The Nov. 5 recall expansion adds two Filicetti brand products to the previous recalls on Oct. 16 and Oct. 17. The recalls involve sausages sold under three different brands — Filicetti, Longo’s and Venetian. Filicetti Foods Inc. reported distributing the products, in various combinations, in the provinces of Alberta, British Columbia, Ontario, and Quebec.

Public health officials and the Canadian Food Inspection Agency (CFIA) are concerned people may have unused portions of the recalled sausage in their homes. The newly recalled products are listed here.

“Check to see if you have any recalled ready-to-eat dry cured sausage products in your home. If you do, do not eat them,” the recall notice advises. “Throw recalled products out immediately and properly wash and sanitize any containers that were used to store these products before using them again. If you have any ready-to-eat dry cured sausage products without the original packaging and are unsure if these products are included in this advice, throw them out just to be safe.” 

The Public Health Agency of Canada (PHAC) is reporting that laboratory tests have confirmed the outbreak strain of Salmonella Litchfield in a sample of the recalled sausage. Confirmed outbreak patients told investigators they had eaten sausage from Filicetti before they became ill. The investigation is ongoing and involves both PHAC and the CFIA.

“The collaborative outbreak investigation was initiated because of an increase of Salmonella Litchfield illnesses being reported. This is a rare strain of Salmonella not commonly seen in Canada,” according to the public health outbreak announcement on Oct. 23.

“On Oct. 16, the CFIA issued a food recall warning for various ready-to-eat dry sausage products that tested positive for Salmonella, including Filicetti brand Italian Style mild, dry, cured sausage.”

Public health officials have not yet posted an outbreak update.

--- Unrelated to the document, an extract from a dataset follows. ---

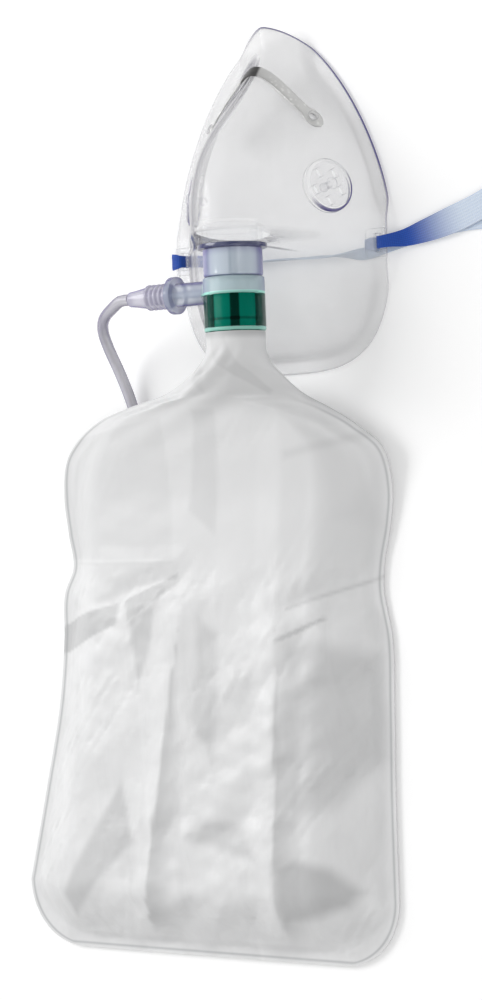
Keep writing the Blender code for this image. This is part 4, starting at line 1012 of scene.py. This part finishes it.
def dome_height(x, y, inset, shelf_y, lost):
    """Height above the rim: a low chin part and a high bulge with a shelf between."""
    step = smooth((y - shelf_y) / SHELF_DEPTH)
    chin_run = np.clip((CHIN_FULL_Y - y) / (CHIN_FULL_Y - inset), 0, 1)
    chin = (CHIN_HEIGHT - lost) * (1 - chin_run**2.6)
    bulge_end = MASK_LENGTH - BULGE_END_INSET - (inset - FLANGE_WIDTH)
    bulge_run = np.clip((y - BULGE_FULL_Y) / (bulge_end - BULGE_FULL_Y), 0, 1)
    bulge = (BULGE_HEIGHT - lost) * (1 - bulge_run**2.5) ** 1.6
    share = np.clip(np.abs(x) / np.maximum(half_width(y, inset), 1e-6), 0, 1)
    ridge = smooth((y - RIDGE_START_Y) / (MASK_LENGTH - RIDGE_START_Y))
    bulge_section = (1 - share ** (2 - 0.7 * ridge)) ** 1.6
    return chin * (1 - share**3) * (1 - step) + bulge * bulge_section * step


def outer_height(x, y):
    """Height of the outer skin."""
    return rim_height(x, y) + FLANGE_THICKNESS + dome_height(x, y, FLANGE_WIDTH, SHELF_Y, 0.0)


def inner_height(x, y):
    """Height of the inner skin, a wall's thickness inside the outer one."""
    lost = WALL - FLANGE_THICKNESS
    return rim_height(x, y) + dome_height(x, y, FLANGE_WIDTH + WALL, SHELF_Y + WALL, lost)


def skin_grid(inset):
    """Plan positions of one skin: rows from chin to nose, bowed like the outline at both ends."""
    low = np.linspace(chin_edge(CHIN_CORNER_X, inset), CHIN_BLEND_Y, SKIN_ROWS[0], endpoint=False)
    shelf = np.linspace(CHIN_BLEND_Y, NOSE_BLEND_Y, SKIN_ROWS[1], endpoint=False)
    high = np.linspace(NOSE_BLEND_Y, nose_edge(NOSE_CORNER_X, inset), SKIN_ROWS[2])
    rows = np.concatenate([low, shelf, high])[:, None]
    turn = np.linspace(-0.5, 0.5, SKIN_COLUMNS + 1) * math.pi * 0.86
    across = np.sin(turn) / math.sin(0.43 * math.pi)
    chin_bow = chin_edge(CHIN_CORNER_X, inset) - chin_edge(across * CHIN_CORNER_X, inset)
    nose_bow = nose_edge(across * NOSE_CORNER_X, inset) - nose_edge(NOSE_CORNER_X, inset)
    chin_share = np.clip((CHIN_BLEND_Y - rows) / (CHIN_BLEND_Y - rows[0]), 0, 1) ** 2
    nose_share = np.clip((rows - NOSE_BLEND_Y) / (rows[-1] - NOSE_BLEND_Y), 0, 1) ** 2
    return across * half_width(rows, inset), rows - chin_bow * chin_share + nose_bow * nose_share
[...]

As of the Oct. 23 announcement, 12 people have been confirmed infected. Two are from Quebec and the other 10 are from Ontario. The patients became sick between May and September. One person had to be admitted to a hospital because of severe symptoms. No deaths have been reported. The people who became ill are between 4 and 81 years of age.

It is likely that additional outbreak victims will be identified because of the lag time between when a person becomes sick and when federal officials update the tally. The process of diagnosis, testing, confirmation testing, reporting to local authorities, and then reporting to federal officials can take five or more weeks, according to the public health notice.

About Salmonella infections
Food that is contaminated with Salmonella bacteria usually does not look, smell or taste spoiled. Anyone can become sick with a Salmonella infection, but infants, children, seniors and people with weakened immune systems are at higher risk of serious illness because their immune systems are fragile, according to the CDC.

Anyone who has eaten any of the recalled products and developed symptoms of Salmonella infection should seek medical attention. Sick people should tell their doctors about the possible exposure to Salmonella bacteria because special tests are necessary to diagnose salmonellosis. Salmonella infection symptoms can mimic other illnesses, frequently leading to misdiagnosis.

Symptoms of Salmonella infection can include diarrhea, abdominal cramps, and fever within 12 to 72 hours after eating contaminated food. Otherwise healthy adults are usually sick for four to seven days. In some cases, however, diarrhea may be so severe that patients need to be hospitalized. 

Older adults, children, pregnant women and people with weakened immune systems, such as cancer patients, are more likely to develop a severe illness and serious, sometimes life-threatening conditions.

It is possible for some people to be infected with the bacteria and to not get sick or show any symptoms, but to still be able to spread the infection to others.